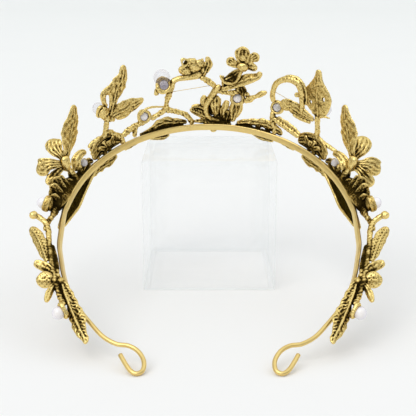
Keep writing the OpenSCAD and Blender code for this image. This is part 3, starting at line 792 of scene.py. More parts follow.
@dataclass
class Casting:
    """A cast piece: its parts are made in the crown's frame and melted into one.

    Its tables are rows of twigs, fronds, rings and balls; left and right hold the
    fronds of one twin only. Rows of dark spots are [place, reach, added darkness]:
    painted shade and tarnish in recesses and between parts; a negative amount lightens.
    """

    name: str
    mirrored: bool = False
    voxel: float = 0.255
    hammer: float = 0.16
    base_dark: float = 0.31
    # Darkening where the casting meets the band: painted shade and tarnish.
    band_shade_and_tarnish: float = 0.5
    twig_flat: Place = (0, 0, 1)
    grain_mm: float = 0.9
    fine_steps: int = 4
    fine_depth: float = 0.05
    broad_steps: int = 30
    broad_depth: float = 0.3
    band_up: float = 1.4
    band_out: float = 2.2
    band_reach: float = 2.6
    parts: list[bpy.types.Object] = field(default_factory=list)
    shade_and_tarnish_spots: ShadeAndTarnishSpots = ()
    twigs: Twigs = ()
    fronds: Fronds = ()
    left: Fronds = ()
    right: Fronds = ()
    rings: Rings = ()
    balls: Balls = ()

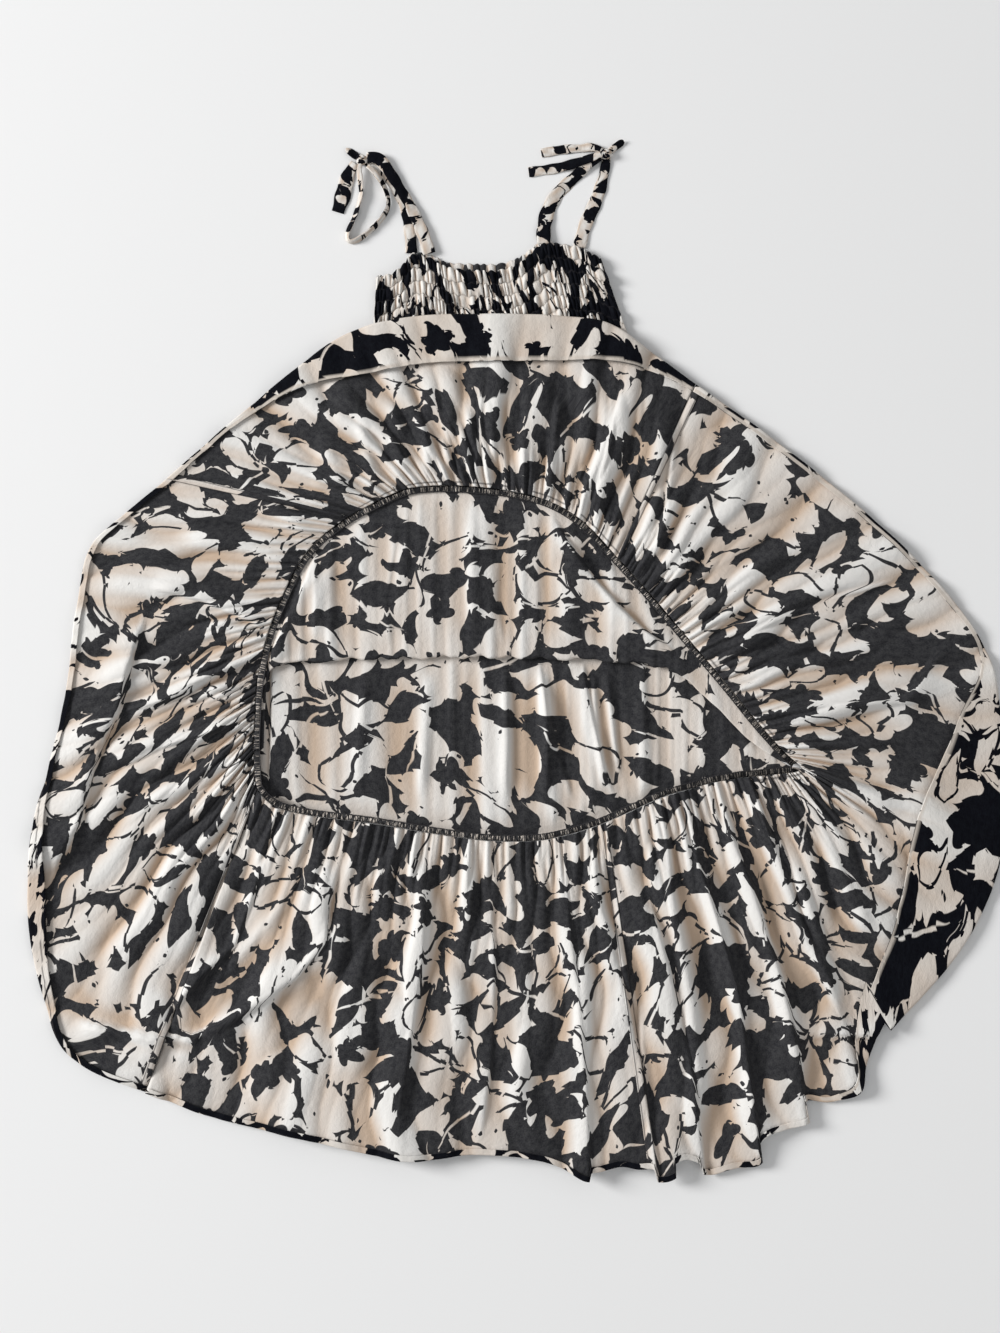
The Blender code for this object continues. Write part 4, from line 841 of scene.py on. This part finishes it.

+ + + +

Task directions ▸ The lines to return begin at the first line of the records and end at the line holding "melted into one."; please return them exactly, including both, and nothing beyond.

Solved exercise ▸
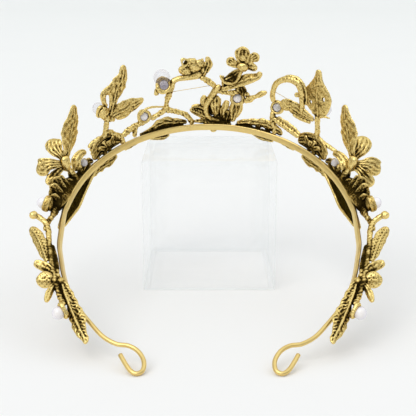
Keep writing the OpenSCAD and Blender code for this image. This is part 3, starting at line 792 of scene.py. More parts follow.
@dataclass
class Casting:
    """A cast piece: its parts are made in the crown's frame and melted into one.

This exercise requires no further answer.